Vendredi 5 juin. Au pied des marches de l’église du Christ ressuscité et du centre Bernanos voisin, la distribution s’organise. Au sol, une mer de cabas dans lesquels sont répartis denrées non périssables – boites de conserve, pâtes et riz, paquets de céréales – mais aussi quelques fruits et légumes frais, mangues, oranges.

« Il faut 87 colis, un sac pour les familles de deux personnes, deux pour celles plus nombreuses », dirige Paul, alias Pablo Fernandez sur Facebook. Vêtu d’un caleçon de cycliste, un masque en tissu sur le visage, c’est lui qui est l’origine de la mobilisation spontanée des Vélos du cœur, qui a pris de l’ampleur depuis les réseaux sociaux.

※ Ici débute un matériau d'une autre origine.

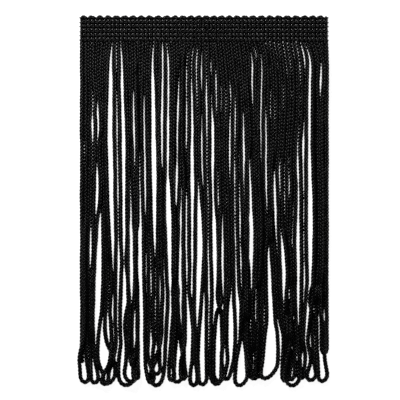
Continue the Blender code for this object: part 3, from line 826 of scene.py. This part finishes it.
# %% Columns and picots
COLUMN_WIDTH = 1.62
COLUMN_HEIGHT = 0.72
COLUMN_DROPS = (10.2, 6.0, 3.0)
COLUMN_STEP = 0.36
COLUMN_UNEVENNESS = 0.04
ARCH_DROP = 0.95
ARCH_RISE = 0.45
ARCH_ROUNDNESS = 0.6
ARCH_POINTS = 7
LAST_BEND = (
    # sideways, drop
    (0.0, 1.4),
    (0.12, 0.9),
    (0.40, 0.6),
)


def picot_line(first):
    """Up one column, over in an arch and down the next one."""
    left, right = column_x(first), column_x(first + 1)
    turn = np.linspace(math.pi, 0, ARCH_POINTS)
    arch_x = 0.5 * (left + right) + 0.5 * (right - left) * np.cos(turn)
    arch_drop = ARCH_DROP - ARCH_RISE * np.clip(np.sin(turn), 0, 1) ** ARCH_ROUNDNESS
    x = np.concatenate([[left] * len(COLUMN_DROPS), arch_x, [right] * len(COLUMN_DROPS)])
    drop = np.concatenate([COLUMN_DROPS, arch_drop, COLUMN_DROPS[::-1]])
    return np.column_stack([x, -drop, np.full(len(x), COLUMN_HEIGHT)])


def last_column_line():
    """The last column has no partner, so its cord is cut just after it bends over."""
    x = column_x(LEGS - 1)
    straight = [(x, -drop, COLUMN_HEIGHT) for drop in COLUMN_DROPS]
    bend = [(x + sideways, -drop, COLUMN_HEIGHT) for sideways, drop in LAST_BEND]
    return np.array(straight + bend)


column_tubes = []
for first in range(0, LEGS - 1, 2):
    line = smooth_path(picot_line(first), COLUMN_STEP)
    half_width = 0.5 * COLUMN_WIDTH * (1 + sway(len(line), COLUMN_STEP, COLUMN_UNEVENNESS))
    column_tubes += plait(line, half_width, rng.random())
line = smooth_path(last_column_line(), COLUMN_STEP)
column_tubes += plait(line, np.full(len(line), 0.5 * COLUMN_WIDTH), rng.random())
columns = yarn_piece("columns_and_picots", column_tubes, rayon, "heading")
print("columns", len(columns.data.polygons), "faces")

# %% [markdown]
# ## The chains of stitches
#
# Six chains of finer yarn lock the columns together. Seen from the front a chain is two strands that open
# over each column and cross in the gap beside it, and a third strand runs behind. They are drawn by waves
# that count columns and not millimetres, so every stitch falls on its column. At the trim's two cut ends
# the strands are drawn together.

# %% Chains
WALE_DROPS = (0.8, 2.8, 4.45, 6.56, 8.2, 10.0)
WALE_STEP = PITCH / 8
WALE_OVERHANG = 0.22
WALE_SWAY = 0.06
WALE_TOP = 1.7
STRAND = 0.23
STRAND_OPEN = 0.20
STRAND_HEIGHT = 1.18
STRAND_WAVE = 0.26
STRAND_CROSS = 0.13
STRAND_TUCK = 0.5
BACK_STRAND = 0.2
BACK_HEIGHT = 0.30
BACK_WAVE = 0.10
BACK_TUCK = 0.2
TUCK_START = 0.3
TUCK_RUN = 0.4


def wale_tubes(wale):
    """The three strands of one chain of stitches, as tubes."""
    reach = 0.5 * LENGTH + WALE_OVERHANG
    x = np.arange(-reach, reach + 0.5 * WALE_STEP, WALE_STEP)
    every_leg = np.arange(-1, LEGS + 1)
    leg = np.interp(x, column_x(every_leg), every_leg)
    over_column = np.cos(2 * math.pi * leg)
    swing = np.cos(math.pi * leg)
    cross = np.sin(math.pi * leg)
    tuck = np.clip((np.abs(x) - 0.5 * LENGTH + TUCK_START) / TUCK_RUN, 0, 1)
    wobble = sway(len(x), WALE_STEP, WALE_SWAY)
    tubes = []
    for way in (1, -1):
        y = -wale + wobble + way * STRAND_OPEN * swing
        z = STRAND_HEIGHT + STRAND_WAVE * over_column + way * STRAND_CROSS * cross - STRAND_TUCK * tuck
        tubes.append(tube(np.column_stack([x, y, z]), STRAND, STRAND))
    z = BACK_HEIGHT - BACK_WAVE * over_column + BACK_TUCK * tuck
    tubes.append(tube(np.column_stack([x, -wale + wobble, z]), BACK_STRAND, BACK_STRAND))
    # crest is the height above the floor, so a strand is painted darker the lower it lies, in full painted
    # shade for the strand behind.
    return [(rings, np.clip(rings[..., 2] / WALE_TOP, 0, 1)) for rings in tubes]


upper_tubes = [t for wale in WALE_DROPS[:-1] for t in wale_tubes(wale)]
chains = yarn_piece("heading_chains", upper_tubes, knit_yarn, "heading")
lowest_chain = yarn_piece("lowest_chain", wale_tubes(WALE_DROPS[-1]), knit_yarn, "fringe")
print("chains", len(chains.data.polygons) + len(lowest_chain.data.polygons), "faces")

# %% [markdown]
# ## The ground of the knit
#
# Between the chains the yarns lie so close that the heading is nearly a cloth, pierced by one small hole in
# each gap. A thin sheet with those holes closes what the columns leave open. It is the piece that counts as
# the cloth here, and all the yarn is declared as being on it.

# %% The pierced ground
GROUND_TOP = 1.0
GROUND_FOOT = 10.5
GROUND_HEIGHT = 0.62
GROUND_INSET = 0.1
GROUND_THICKNESS = 0.12
HOLE_WIDTH = 0.12
HOLE_DEPTH = 0.24


def ground_piece():
    """A thin sheet with a hole in each gap between two columns and two chains."""
    xs = [-0.5 * LENGTH + GROUND_INSET]
    for gap in range(1, LEGS):
        x = column_x(gap - 0.5)
        xs += [x - 0.5 * HOLE_WIDTH, x + 0.5 * HOLE_WIDTH]
    xs.append(0.5 * LENGTH - GROUND_INSET)
    ys = [GROUND_TOP]
    for upper, lower in zip(WALE_DROPS[:-1], WALE_DROPS[1:]):
        middle = 0.5 * (upper + lower)
        ys += [middle - 0.5 * HOLE_DEPTH, middle + 0.5 * HOLE_DEPTH]
    ys.append(GROUND_FOOT)
    points = [(x, -y, GROUND_HEIGHT) for y in ys for x in xs]
    faces = []
    for row in range(len(ys) - 1):
        for k in range(len(xs) - 1):
            if row % 2 and k % 2:
                continue
            a = row * len(xs) + k
            faces.append((a, a + len(xs), a + len(xs) + 1, a + 1))
    mesh = bpy.data.meshes.new("knit_ground")
    mesh.from_pydata(in_frame(points).tolist(), [], faces)
    # The sheet has no crest values, so the knit yarn on it takes the painted shade of the deepest hollows.
    mesh.materials.append(knit_yarn)
    ground = bpy.data.objects.new("knit_ground", mesh)
    bpy.context.scene.collection.objects.link(ground)
    thickness = ground.modifiers.new("thickness", "SOLIDIFY")
    thickness.thickness = GROUND_THICKNESS * MM
    thickness.offset = 0.0
    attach(ground, "root")
    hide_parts("heading")
    return ground


ground = ground_piece()
print("ground", len(ground.data.polygons), "faces")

Malgré quelques hésitations et tâtonnements dans l’organisation, les jeunes venus avec de grands sacs à dos et leur vélo – deux en voiture – donner de bon cœur de leur temps, attendent patiemment. Pour la plupart, c’est leur premier contact avec le bénévolat. Tous racontent avoir voulu « aider, faire quelque chose pendant le confinement » qui les a laissés un peu désœuvrés. « J’ai cherché sur Facebook et je suis tombée sur cette initiative », témoigne Charlotte, venue prêter main-forte dès la levée du confinement. David, étudiant en droit, a lui repéré le mouvement sur Instagram.

Au départ, « deux tacos, trois kebabs »

Cette distribution de colis alimentaires, en journée, c’est « seulement la deuxième », explique Pablo. En plein cœur du confinement, les Vélos du cœur ont plutôt pris l’habitude de s’organiser le soir en « maraudes », selon le terme consacré des associations dont certaines avaient alors déserté la ville.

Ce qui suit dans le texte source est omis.